Exercise task:
Restrict the output to the lines below starting at the one that contains "becomes the origin." and ending at the one that contains "obj.matrix_world = world", and restate them word for word, both ends included.
****************
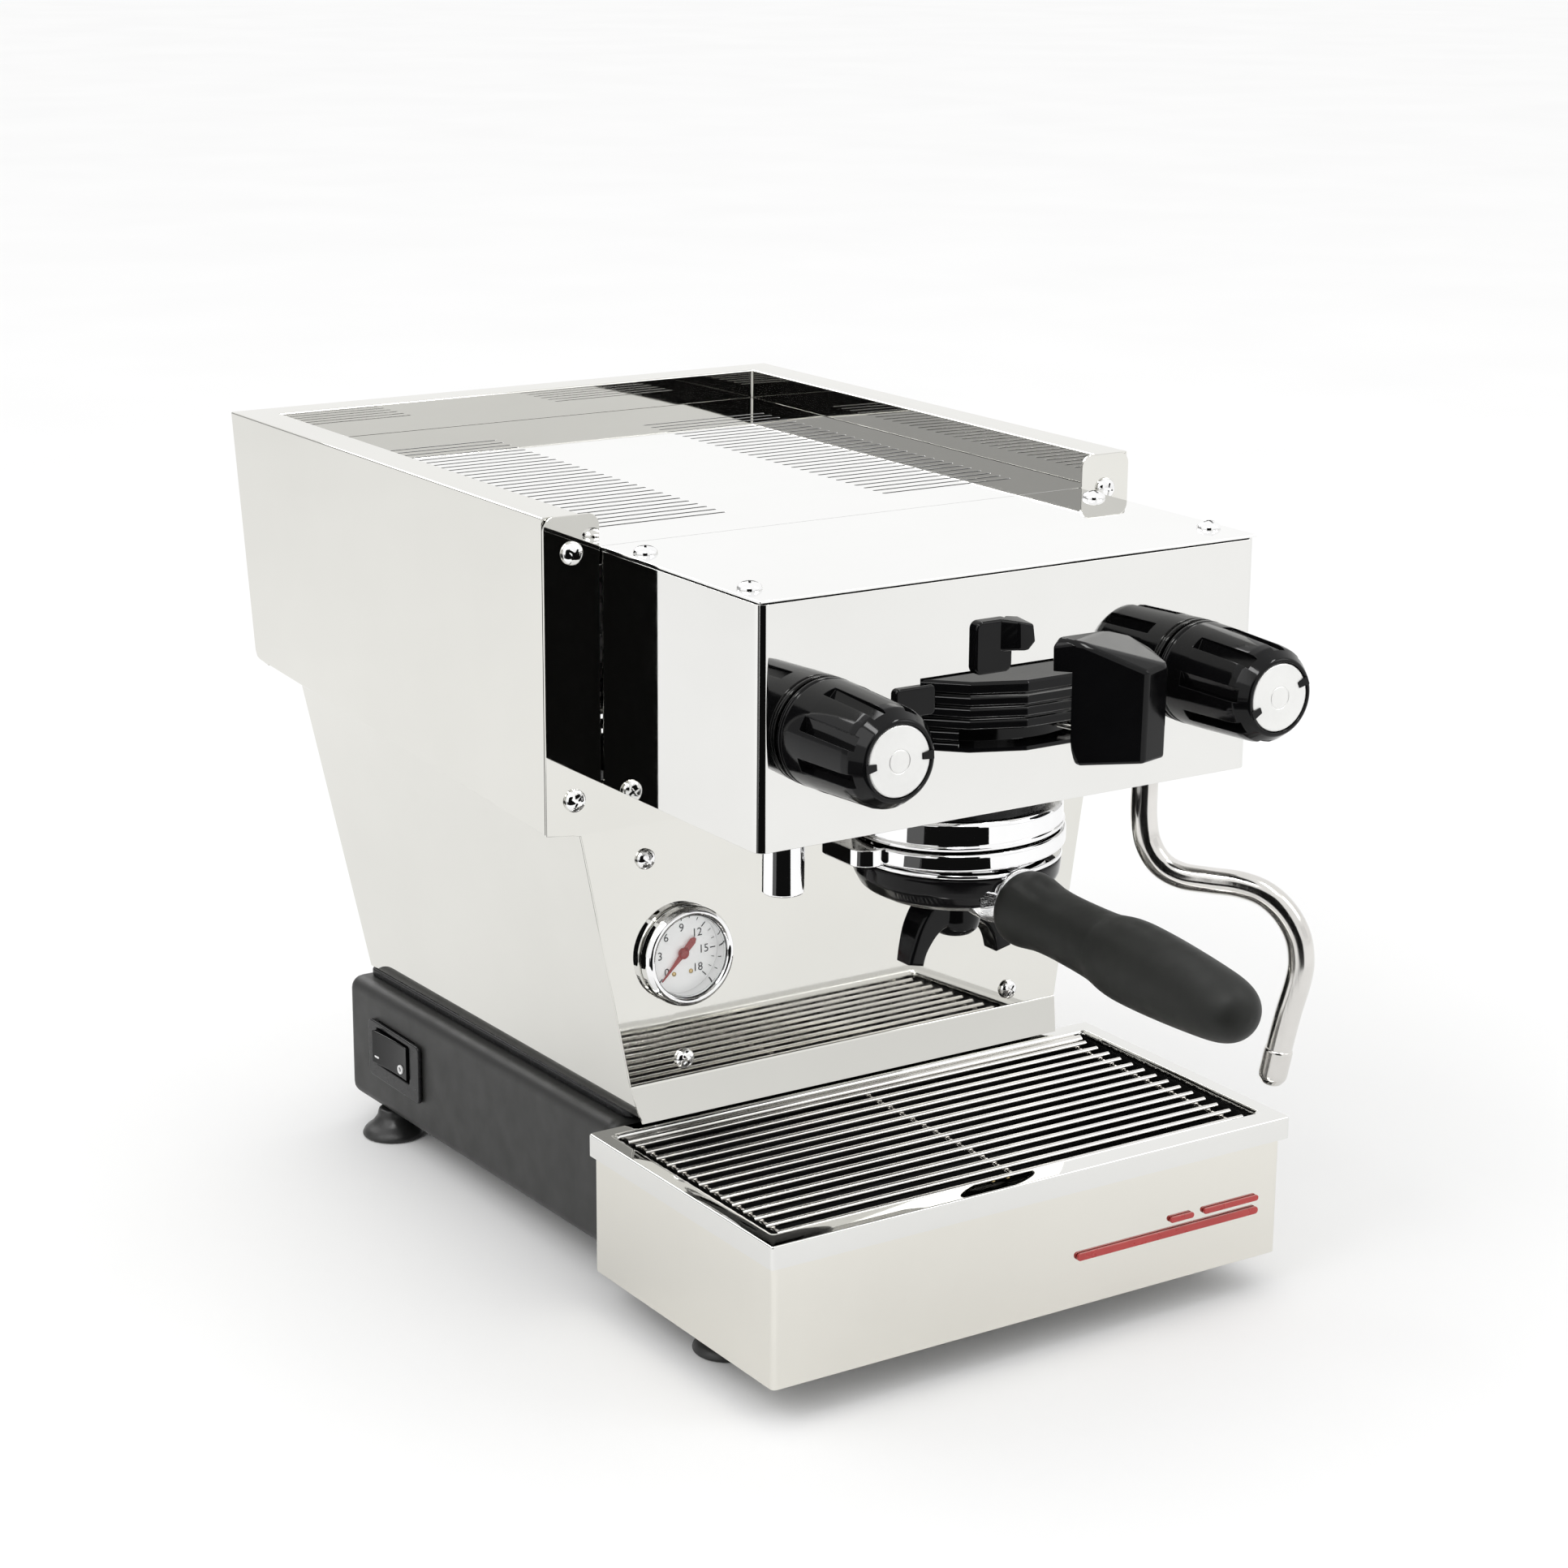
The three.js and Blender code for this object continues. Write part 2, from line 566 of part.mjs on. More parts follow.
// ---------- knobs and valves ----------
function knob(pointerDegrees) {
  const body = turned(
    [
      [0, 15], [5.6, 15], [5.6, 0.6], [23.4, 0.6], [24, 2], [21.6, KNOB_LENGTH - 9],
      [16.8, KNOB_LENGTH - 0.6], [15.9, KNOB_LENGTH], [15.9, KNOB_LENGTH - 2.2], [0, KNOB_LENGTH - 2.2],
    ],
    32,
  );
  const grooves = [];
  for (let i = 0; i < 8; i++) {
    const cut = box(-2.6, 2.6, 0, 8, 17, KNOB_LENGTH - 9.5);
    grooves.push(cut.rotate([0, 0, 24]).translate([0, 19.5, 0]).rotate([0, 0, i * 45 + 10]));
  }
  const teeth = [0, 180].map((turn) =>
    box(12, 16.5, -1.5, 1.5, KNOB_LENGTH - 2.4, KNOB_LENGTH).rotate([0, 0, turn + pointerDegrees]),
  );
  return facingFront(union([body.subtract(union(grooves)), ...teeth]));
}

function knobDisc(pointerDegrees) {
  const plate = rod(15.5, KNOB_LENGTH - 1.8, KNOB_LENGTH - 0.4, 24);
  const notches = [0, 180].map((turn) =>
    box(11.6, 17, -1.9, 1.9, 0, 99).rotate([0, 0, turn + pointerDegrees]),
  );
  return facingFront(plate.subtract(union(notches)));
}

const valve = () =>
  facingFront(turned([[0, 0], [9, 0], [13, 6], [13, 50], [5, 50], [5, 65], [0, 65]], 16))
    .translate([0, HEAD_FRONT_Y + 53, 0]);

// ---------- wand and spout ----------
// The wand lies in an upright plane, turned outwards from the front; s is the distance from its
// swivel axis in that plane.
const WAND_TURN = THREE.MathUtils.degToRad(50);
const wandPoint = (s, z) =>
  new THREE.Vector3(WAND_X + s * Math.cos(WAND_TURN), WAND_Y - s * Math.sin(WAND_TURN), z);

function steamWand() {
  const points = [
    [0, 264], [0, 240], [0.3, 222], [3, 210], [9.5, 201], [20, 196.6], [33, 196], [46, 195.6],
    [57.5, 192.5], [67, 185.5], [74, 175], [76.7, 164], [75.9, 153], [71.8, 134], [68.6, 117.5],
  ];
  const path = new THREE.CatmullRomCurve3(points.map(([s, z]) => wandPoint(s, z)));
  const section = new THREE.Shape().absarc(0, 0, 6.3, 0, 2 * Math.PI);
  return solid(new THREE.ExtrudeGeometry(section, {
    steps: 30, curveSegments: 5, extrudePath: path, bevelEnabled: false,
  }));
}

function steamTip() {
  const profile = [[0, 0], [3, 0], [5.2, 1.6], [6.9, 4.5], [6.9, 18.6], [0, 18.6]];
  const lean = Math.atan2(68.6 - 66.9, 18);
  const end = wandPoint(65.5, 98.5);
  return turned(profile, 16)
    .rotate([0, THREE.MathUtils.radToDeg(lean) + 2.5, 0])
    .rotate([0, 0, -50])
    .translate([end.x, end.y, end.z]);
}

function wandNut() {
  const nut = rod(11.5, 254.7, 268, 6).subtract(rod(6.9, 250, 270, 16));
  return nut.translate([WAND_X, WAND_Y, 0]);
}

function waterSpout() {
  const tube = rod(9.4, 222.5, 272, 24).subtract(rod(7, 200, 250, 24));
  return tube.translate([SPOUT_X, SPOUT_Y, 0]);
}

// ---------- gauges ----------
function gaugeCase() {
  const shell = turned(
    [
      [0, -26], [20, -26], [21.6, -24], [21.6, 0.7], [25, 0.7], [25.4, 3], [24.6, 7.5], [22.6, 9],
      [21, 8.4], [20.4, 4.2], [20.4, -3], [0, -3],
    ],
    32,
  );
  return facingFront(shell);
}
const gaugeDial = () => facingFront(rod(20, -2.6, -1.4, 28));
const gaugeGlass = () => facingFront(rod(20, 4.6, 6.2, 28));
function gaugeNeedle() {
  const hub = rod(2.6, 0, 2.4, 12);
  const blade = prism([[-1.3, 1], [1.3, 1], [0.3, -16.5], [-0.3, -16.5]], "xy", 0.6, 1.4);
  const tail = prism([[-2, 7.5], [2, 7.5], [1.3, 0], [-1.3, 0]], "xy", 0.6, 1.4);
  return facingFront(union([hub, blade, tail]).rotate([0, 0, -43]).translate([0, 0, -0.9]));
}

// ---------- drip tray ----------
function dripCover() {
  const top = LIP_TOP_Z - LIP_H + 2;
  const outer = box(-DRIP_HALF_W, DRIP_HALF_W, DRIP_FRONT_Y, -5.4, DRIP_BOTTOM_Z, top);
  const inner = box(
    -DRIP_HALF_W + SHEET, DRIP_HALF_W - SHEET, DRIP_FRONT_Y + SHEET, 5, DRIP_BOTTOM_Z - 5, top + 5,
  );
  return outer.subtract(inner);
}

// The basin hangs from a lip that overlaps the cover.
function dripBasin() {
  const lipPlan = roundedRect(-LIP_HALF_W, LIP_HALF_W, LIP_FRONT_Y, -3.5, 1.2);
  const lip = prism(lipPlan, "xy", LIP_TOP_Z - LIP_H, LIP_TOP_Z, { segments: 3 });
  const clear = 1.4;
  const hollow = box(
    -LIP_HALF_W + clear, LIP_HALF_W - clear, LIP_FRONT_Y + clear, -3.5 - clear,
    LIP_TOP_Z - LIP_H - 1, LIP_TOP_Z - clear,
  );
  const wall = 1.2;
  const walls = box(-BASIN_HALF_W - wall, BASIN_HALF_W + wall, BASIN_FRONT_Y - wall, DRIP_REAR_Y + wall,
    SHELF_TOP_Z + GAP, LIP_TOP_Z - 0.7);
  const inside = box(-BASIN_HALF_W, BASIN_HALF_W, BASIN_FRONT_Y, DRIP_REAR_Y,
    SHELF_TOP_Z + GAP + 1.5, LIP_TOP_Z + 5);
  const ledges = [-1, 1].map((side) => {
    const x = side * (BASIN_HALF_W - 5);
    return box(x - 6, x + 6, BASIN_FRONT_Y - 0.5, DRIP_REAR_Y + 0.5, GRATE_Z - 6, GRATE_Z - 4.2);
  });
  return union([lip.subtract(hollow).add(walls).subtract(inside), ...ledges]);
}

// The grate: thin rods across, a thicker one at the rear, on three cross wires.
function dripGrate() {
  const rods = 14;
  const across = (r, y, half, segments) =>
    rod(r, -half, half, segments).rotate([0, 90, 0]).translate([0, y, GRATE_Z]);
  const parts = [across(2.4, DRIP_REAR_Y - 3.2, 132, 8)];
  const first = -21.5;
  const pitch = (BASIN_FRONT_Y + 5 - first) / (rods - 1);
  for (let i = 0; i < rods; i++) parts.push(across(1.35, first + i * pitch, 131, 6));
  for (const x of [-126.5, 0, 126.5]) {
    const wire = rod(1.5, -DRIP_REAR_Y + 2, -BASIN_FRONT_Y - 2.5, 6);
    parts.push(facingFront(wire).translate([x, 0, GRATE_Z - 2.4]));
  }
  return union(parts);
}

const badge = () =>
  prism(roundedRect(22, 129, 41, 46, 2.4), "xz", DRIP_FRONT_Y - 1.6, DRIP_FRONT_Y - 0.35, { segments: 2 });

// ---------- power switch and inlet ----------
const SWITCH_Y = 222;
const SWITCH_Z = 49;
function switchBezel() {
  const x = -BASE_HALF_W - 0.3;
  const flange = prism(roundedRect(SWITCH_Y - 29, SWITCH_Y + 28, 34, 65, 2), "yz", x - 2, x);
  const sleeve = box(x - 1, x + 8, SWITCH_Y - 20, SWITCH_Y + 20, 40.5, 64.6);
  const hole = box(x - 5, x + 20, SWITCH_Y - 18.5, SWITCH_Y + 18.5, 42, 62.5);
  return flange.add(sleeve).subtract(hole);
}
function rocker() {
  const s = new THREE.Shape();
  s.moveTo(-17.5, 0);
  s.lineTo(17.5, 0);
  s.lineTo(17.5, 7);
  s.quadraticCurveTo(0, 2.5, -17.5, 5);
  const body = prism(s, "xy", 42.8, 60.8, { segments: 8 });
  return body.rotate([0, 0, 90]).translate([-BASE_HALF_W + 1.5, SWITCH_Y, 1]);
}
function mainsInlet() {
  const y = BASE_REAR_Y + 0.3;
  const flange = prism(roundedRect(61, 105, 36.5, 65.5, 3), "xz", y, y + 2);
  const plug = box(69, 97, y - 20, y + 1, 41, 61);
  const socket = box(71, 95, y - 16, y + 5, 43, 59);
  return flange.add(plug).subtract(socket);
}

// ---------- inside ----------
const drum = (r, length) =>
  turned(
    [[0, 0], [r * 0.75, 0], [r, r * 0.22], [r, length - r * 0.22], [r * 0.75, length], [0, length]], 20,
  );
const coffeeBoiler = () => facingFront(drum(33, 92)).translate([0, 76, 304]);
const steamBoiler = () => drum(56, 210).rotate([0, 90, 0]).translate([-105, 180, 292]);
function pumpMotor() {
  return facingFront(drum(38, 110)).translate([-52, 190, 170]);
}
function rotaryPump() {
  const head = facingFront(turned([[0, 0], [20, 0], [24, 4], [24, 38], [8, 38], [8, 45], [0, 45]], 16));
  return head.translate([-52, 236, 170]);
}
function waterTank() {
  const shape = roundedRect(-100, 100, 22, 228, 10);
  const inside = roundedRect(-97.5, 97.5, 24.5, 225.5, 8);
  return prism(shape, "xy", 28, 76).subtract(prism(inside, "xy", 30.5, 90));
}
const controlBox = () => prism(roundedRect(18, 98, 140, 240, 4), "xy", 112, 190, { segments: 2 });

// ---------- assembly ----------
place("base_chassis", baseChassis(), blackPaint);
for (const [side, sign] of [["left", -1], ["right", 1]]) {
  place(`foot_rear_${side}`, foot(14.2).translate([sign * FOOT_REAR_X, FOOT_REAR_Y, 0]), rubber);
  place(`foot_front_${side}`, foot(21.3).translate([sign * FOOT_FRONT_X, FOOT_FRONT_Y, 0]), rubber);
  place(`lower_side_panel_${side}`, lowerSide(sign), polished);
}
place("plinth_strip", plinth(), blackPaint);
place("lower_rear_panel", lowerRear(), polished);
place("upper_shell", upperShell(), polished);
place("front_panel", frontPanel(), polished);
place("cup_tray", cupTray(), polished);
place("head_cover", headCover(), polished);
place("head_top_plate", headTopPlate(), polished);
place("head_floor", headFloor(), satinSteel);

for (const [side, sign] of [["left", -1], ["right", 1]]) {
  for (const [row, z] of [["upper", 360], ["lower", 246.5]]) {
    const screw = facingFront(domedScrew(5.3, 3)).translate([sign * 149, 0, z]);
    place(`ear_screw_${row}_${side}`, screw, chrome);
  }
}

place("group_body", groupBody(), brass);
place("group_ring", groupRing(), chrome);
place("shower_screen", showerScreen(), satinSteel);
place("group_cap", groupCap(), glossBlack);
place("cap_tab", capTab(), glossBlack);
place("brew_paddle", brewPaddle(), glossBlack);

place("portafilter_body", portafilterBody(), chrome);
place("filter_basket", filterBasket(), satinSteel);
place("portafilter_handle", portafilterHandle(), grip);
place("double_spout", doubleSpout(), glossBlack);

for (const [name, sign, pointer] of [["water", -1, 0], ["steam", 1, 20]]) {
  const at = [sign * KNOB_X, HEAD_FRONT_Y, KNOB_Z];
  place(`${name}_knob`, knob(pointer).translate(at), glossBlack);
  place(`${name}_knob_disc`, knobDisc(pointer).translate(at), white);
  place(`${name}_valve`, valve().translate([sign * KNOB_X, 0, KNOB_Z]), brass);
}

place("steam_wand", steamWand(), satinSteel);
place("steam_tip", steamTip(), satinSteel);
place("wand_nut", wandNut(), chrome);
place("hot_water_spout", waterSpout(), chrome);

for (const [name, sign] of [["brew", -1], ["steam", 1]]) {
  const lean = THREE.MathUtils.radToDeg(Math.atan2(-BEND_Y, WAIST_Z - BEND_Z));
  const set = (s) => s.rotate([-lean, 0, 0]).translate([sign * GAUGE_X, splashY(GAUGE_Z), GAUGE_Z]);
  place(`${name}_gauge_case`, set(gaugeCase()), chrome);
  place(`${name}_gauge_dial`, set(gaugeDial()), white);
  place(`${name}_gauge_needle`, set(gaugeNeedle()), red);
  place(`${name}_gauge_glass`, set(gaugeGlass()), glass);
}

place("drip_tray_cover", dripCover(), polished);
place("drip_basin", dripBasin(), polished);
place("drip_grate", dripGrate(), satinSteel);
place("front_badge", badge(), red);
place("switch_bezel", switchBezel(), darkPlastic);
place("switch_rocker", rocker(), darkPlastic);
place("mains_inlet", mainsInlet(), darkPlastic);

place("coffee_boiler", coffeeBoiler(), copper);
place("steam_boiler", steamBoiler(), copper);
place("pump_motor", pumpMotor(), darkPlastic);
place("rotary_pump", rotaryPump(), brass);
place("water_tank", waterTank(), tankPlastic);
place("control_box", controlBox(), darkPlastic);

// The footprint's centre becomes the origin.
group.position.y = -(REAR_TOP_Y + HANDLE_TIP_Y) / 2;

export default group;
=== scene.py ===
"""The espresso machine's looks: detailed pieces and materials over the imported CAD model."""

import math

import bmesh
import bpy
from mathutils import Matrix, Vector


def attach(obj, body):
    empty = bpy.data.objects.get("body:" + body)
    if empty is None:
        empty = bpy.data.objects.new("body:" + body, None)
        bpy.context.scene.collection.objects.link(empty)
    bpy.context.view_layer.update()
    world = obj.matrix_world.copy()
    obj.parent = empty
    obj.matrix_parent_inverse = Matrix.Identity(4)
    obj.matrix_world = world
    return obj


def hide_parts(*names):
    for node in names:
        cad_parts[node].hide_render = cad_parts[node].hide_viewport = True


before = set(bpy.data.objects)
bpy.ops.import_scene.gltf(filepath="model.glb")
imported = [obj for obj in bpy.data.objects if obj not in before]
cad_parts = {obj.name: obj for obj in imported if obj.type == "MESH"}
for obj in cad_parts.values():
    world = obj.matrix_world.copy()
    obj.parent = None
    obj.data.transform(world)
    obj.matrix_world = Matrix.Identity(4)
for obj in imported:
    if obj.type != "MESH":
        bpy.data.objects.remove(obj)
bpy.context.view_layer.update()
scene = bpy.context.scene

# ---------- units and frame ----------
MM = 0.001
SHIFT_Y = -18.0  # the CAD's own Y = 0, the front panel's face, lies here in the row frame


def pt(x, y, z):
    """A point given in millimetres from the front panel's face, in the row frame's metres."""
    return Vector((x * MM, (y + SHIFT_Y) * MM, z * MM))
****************
Answer to this task:
// The footprint's centre becomes the origin.
group.position.y = -(REAR_TOP_Y + HANDLE_TIP_Y) / 2;

export default group;
=== scene.py ===
"""The espresso machine's looks: detailed pieces and materials over the imported CAD model."""

import math

import bmesh
import bpy
from mathutils import Matrix, Vector


def attach(obj, body):
    empty = bpy.data.objects.get("body:" + body)
    if empty is None:
        empty = bpy.data.objects.new("body:" + body, None)
        bpy.context.scene.collection.objects.link(empty)
    bpy.context.view_layer.update()
    world = obj.matrix_world.copy()
    obj.parent = empty
    obj.matrix_parent_inverse = Matrix.Identity(4)
    obj.matrix_world = world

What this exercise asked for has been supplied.